On Mon, 06 Jan 2003 22:11:49 +0000
[EMAIL PROTECTED] wrote:
> All,
>
> Thanks for the input on this so far. To clarify, [EMAIL PROTECTED] is exactly
> right in stating that I'm trying to stop the spoofing of my domain as the
> sender to my own domain (e.g. helpdesk@xyz to johnSmith@xyz where helpdesk is
> the spoofed sender). This is not an open relay server and the spam is not (as
> far as I can tell) as a result of any viruses guessing at accounts.
>
> The primary concern is with stopping mail with my domain as the sender and my
> domain as the recipient if the sender IP is not within networks which I
> control. I don't want to give any "crackers" monitoring this mailing list any
> ideas (most likely they've thought of this already) but this makes the
> probability of someone opening up an email and executing an attachment much
> greater. In some testing me and some other guys did, it was trivial to send an
> email from an outside address with the sender spoofed to look like an internal,
> trusted source (the spoofing is very easy but knowledge of the internal account
> naming convention, etc. was a little bit more difficult to match). This would
> make it much easier for me to send an email from [EMAIL PROTECTED] requesting
> that [EMAIL PROTECTED] execute the attached file. Sure he might know not to
> execute attachments from other untrusted domains but would he not open this
> from his "own" helpdesk? The amount of knowledge to execute this attack would
> be somewhat trivial to obtain - simple Google searches would most likely return
> the email addresses for a targeted company. A very large % of typical users
> would never think to check SMTP headers - they likely don't even know what
> those are.
>
> I'm not sure that this problem can be resolved within sendmail config files but
> if anyone knows differently, please let me know.
>
> Thanks again,
>
> Jim
>
> > I think the original sender and several of the respondents may be
> > confusing 'spam with forged headers' with 'open relaying.'
> >
> > The original question was not about his relay being hijacked to send
> > spam, it was about mail coming IN to his company xyz.com for [EMAIL PROTECTED]

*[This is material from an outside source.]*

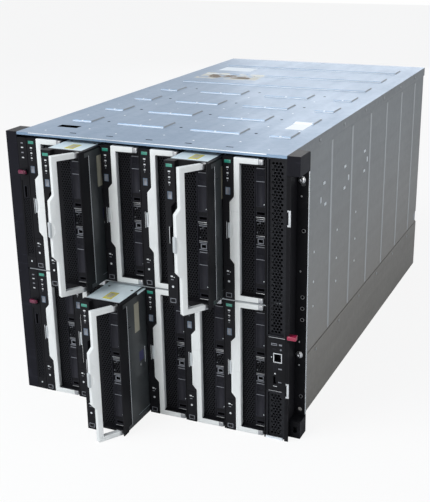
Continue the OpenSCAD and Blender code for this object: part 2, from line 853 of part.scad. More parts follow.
// Extrudes a front outline (x right, y up) backwards from depth q0 to q1.
module from_front(q0, q1) {
    translate([0, q1, 0]) rotate([90, 0, 0]) linear_extrude(q1 - q0) children();
}

hook_l = 46;

// Moulded front: control strip, recess for the handle, drive fronts and pivot pegs.
module blade_bezel(i) {
    color("black") in_bay(i) {
        difference() {
            block([side_gap, 0, 0], [pitch - side_gap, bezel_d, face_h]);
            block([lever_x0 - lever_gap, -1, -1], [field_x0, recess_d, face_h + 1]);
            for (z = [[-1, arm_room], [face_h - arm_room, face_h + 1]])
                block([field_x0 - 1, -1, z[0]], [field_x1, recess_d, z[1]]);
            block([field_x0 - 1, -1, arm_room + ledge_t],
                  [field_x1, recess_d, face_h - arm_room - ledge_t]);
            block([field_x0 - 1, -1, arm_room - 1], [field_x1, 0.8, face_h - arm_room + 1]);
            from_front(-1, recess_d) polygon(concat(
                [[lever_x0 + 1, grip_z - 1]], grip_line(lever_gap),
                [[lever_x0 + 1, grip_z + grip_h + 1]]));
            from_front(-1, recess_d) thumb_shape(lever_gap);
        }
        for (z = [drive_z, face_h - drive_z - drive_h])
            block([drive_x0, recess_d - drive_rise, z], [field_x1 - 0.3, recess_d + eps, z + drive_h]);
        for (z = [arm_room - arm_h + 1.5, face_h - arm_room - eps])
            translate([pivot_x, pivot_y, z]) cylinder(r = peg_r, h = arm_h - 1.2);
        block([case_x1 - ledge_w + 1, bezel_d - 1, case_z1 - ledge_h],
              [case_x1, bezel_d + hook_l, case_z1]);
    }
}

// Ejector handle: a lever with a swollen grip and thumb latch between two arms, each
// with a round knuckle that turns on the bezel's peg.
module blade_handle(i) {
    color("whitesmoke") in_bay(i)
        translate([pivot_x, pivot_y, 0]) rotate([0, 0, opening(i)])
            translate([-pivot_x, -pivot_y, 0]) difference() {
                union() {
                    from_front(0, lever_t) polygon(concat(
                        [[lever_x1, 0], [lever_x0, 0]], grip_line(0),
                        [[lever_x0, face_h], [lever_x1, face_h]]));
                    from_front(0, lever_t - 2) thumb_shape(0);
                    for (z = [0, face_h - arm_h]) {
                        block([lever_x1 - 1, 1, z], [pivot_x, lever_t, z + arm_h]);
                        translate([pivot_x, pivot_y, z]) cylinder(r = knuckle_r, h = arm_h);
                    }
                }
                from_front(-1, dish_deep) dish_shape();
                translate([pivot_x, pivot_y, -1])
                    cylinder(r = peg_r + peg_play, h = face_h + 2);
            }
}

base_pan();
top_cover();
side_panel_left();
side_panel_right();
skirt_plates();
bay_shelf();
bay_dividers();
midplane_board();
rear_frame();
rack_ear_left();
rack_ear_right();
ear_cap_left();
ear_cap_right();
side_grilles();
port_panel();
port_panel_latch();
appliance_upper();
appliance_upper_lever();
appliance_lower();
appliance_lower_lever();
interconnect_modules();
fan_modules();
power_supplies();
body_screws();
for (i = [1:BLADES]) {
    blade_case(i);
    blade_bezel(i);
    blade_handle(i);
}
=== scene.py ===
"""Looks of the blade server chassis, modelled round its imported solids.

Everything is in metres in the solids' frame: X to the right, Y from front to back, Z up.
Small measures are written in millimetres and passed through MM.
"""

import json
import math

import bmesh
import bpy
from bpy.props import FloatProperty, FloatVectorProperty, PointerProperty
from mathutils import Matrix, Vector

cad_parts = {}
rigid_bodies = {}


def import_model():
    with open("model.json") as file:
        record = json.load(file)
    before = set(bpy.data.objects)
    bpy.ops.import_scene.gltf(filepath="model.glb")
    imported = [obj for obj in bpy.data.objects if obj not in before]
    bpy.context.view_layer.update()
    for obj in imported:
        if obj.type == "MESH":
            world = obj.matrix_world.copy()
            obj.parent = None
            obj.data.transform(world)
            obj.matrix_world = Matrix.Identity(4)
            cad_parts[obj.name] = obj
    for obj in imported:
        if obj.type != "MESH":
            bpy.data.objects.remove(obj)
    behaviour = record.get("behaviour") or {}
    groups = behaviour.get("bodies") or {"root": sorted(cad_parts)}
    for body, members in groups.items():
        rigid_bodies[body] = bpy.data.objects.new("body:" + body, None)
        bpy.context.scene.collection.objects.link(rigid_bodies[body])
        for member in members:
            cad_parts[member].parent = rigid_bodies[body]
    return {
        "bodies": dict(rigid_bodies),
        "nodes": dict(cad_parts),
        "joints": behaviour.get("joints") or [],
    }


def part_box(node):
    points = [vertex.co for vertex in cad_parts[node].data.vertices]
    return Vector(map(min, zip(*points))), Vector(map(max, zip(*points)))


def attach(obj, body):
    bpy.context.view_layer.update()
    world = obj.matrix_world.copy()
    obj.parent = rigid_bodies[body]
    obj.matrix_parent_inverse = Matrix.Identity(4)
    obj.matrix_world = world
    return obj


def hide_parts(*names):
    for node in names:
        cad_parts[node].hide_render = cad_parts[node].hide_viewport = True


bl_info = {
    "name": "Blade Server Chassis Looks",
    "version": (1, 0, 0),
    "blender": (4, 5, 0),
    "location": "View3D > Sidebar > Chassis",
    "description": "Materials and small parts of a rack-mounted blade server chassis",
    "category": "Object",
}

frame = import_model()

MM = 0.001
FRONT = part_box("base_pan")[0].y
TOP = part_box("side_panel_right")[1].z + 1.2 * MM
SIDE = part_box("skirt_plates")[1].x
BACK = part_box("top_cover")[1].y
EAR_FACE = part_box("rack_ear_right")[0].y + 38 * MM
JOINTS = {joint["name"]: joint for joint in frame["joints"]}
BLADES = sorted(body[6:] for body in frame["bodies"] if body.startswith("blade_"))


# Small tools for modelling


def clear_selection():
    """Back to object mode with nothing selected."""
    if bpy.context.object and bpy.context.object.mode != "OBJECT":
        bpy.ops.object.mode_set(mode="OBJECT")
    bpy.ops.object.select_all(action="DESELECT")


def settle(name):
    """Names the new piece and puts its place and size into its mesh."""
    piece = bpy.context.object
    piece.name = piece.data.name = name
    bpy.ops.object.transform_apply(location=True, rotation=True, scale=True)
    return piece


def add_block(name, low, high):
    """A block between two corners in millimetres."""
    clear_selection()
    low, high = Vector(low) * MM, Vector(high) * MM
    bpy.ops.mesh.primitive_cube_add(size=1, location=(low + high) / 2)
    bpy.context.object.scale = high - low
    return settle(name)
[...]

> > purporting to be from another sender at xyz.com when it really came from
> > somewhere else. That's NOT open relaying, that's forging headers and
> > there's not much you can do about it without breaking things (What if
> > [EMAIL PROTECTED] wants to use her xyz.com return address when she's sending
> > mail from home to [EMAIL PROTECTED] via her local ISP dialup -- Why would you
> > want to block that?) What's the difference if incoming spam has one
> > forged address or another anyway? It's still spam!
> >
> > 'Switching to Postfix', using a 'content security gateway,' or 'TLS' are
> > not going to solve this problem (forging of email headers).
> >
>
Hi,
Modern Sendmails have the concepts of milters (mail filters). Using these you can
access mail at any stage and apply a filter to it. Hit up Google with "milter
sendmail"
and you'll get plenty of information. I use Spam Assassin with a milter and it
catches ALOT
of stuff, including forged headers. There are packages out there to allow you to
write filters
in C, C++, perl, and other languages.
GB
--
GB Clark II | Roaming FreeBSD Admin
[EMAIL PROTECTED] | General Geek
CTHULU for President - Why choose the lesser of two evils?